New real estate numbers show housing sales in Alaska generally improved in the second quarter of this year, with a dip in mortgage interest rates likely a major driver behind homebuying decisions, a state real estate economist said.

In Anchorage, 824 homes sold in the period from April to June, up from 765 during the same three months last year, according to statistics from the Alaska Association of Realtors. The average sale price rose to $379,809 from $366,194 in the second quarter of 2014. The average number of days homes spent on the market remained unchanged at 40.

Anchorage condo sales were flat, with 315 sold in the second quarter both last year and this year.

In the Mat-Su, 537 homes were sold, up about 15 percent from the previous year. The average home price was $250,616, up about 9 percent. Homes spent less time on the market in the second quarter of 2015, down to 67 days from 82 in 2014.

In Fairbanks, 368 homes were sold, with buyers paying an average price of $216,493, just slightly more than last year. The number of homes sold was up 23 percent.

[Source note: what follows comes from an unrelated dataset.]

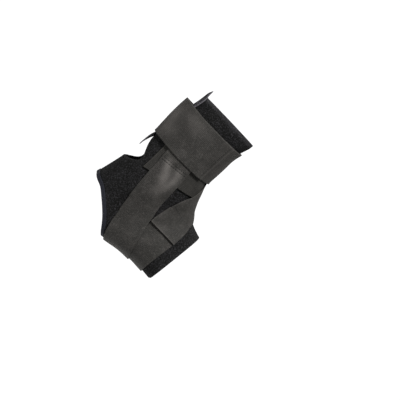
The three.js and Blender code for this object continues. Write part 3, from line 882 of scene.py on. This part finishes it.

Although the numbers seem encouraging, state real estate economist Karinne Wiebold said it's still too early to gauge the health of this year's market.

"The changes in sales volume do not look particularly remarkable," said Wiebold, who works for the state Department of Labor. "It will be much more relevant to see what happens with first half and full year data, as that is where a lot of the nuances get smoothed out and we can really see trends."

She noted that interest rates, after hitting historic lows in late 2012 and early 2013, began rising in late 2013 and early 2014. Many people assumed the increase would continue, but instead rates fell again, to below 4 percent, in the first quarter of 2015.

"Low interest rates are a major incentive for purchasing, and when they dip after rising for a while, households who may have been on the fence about purchasing have the extra push to do so," Wiebold said.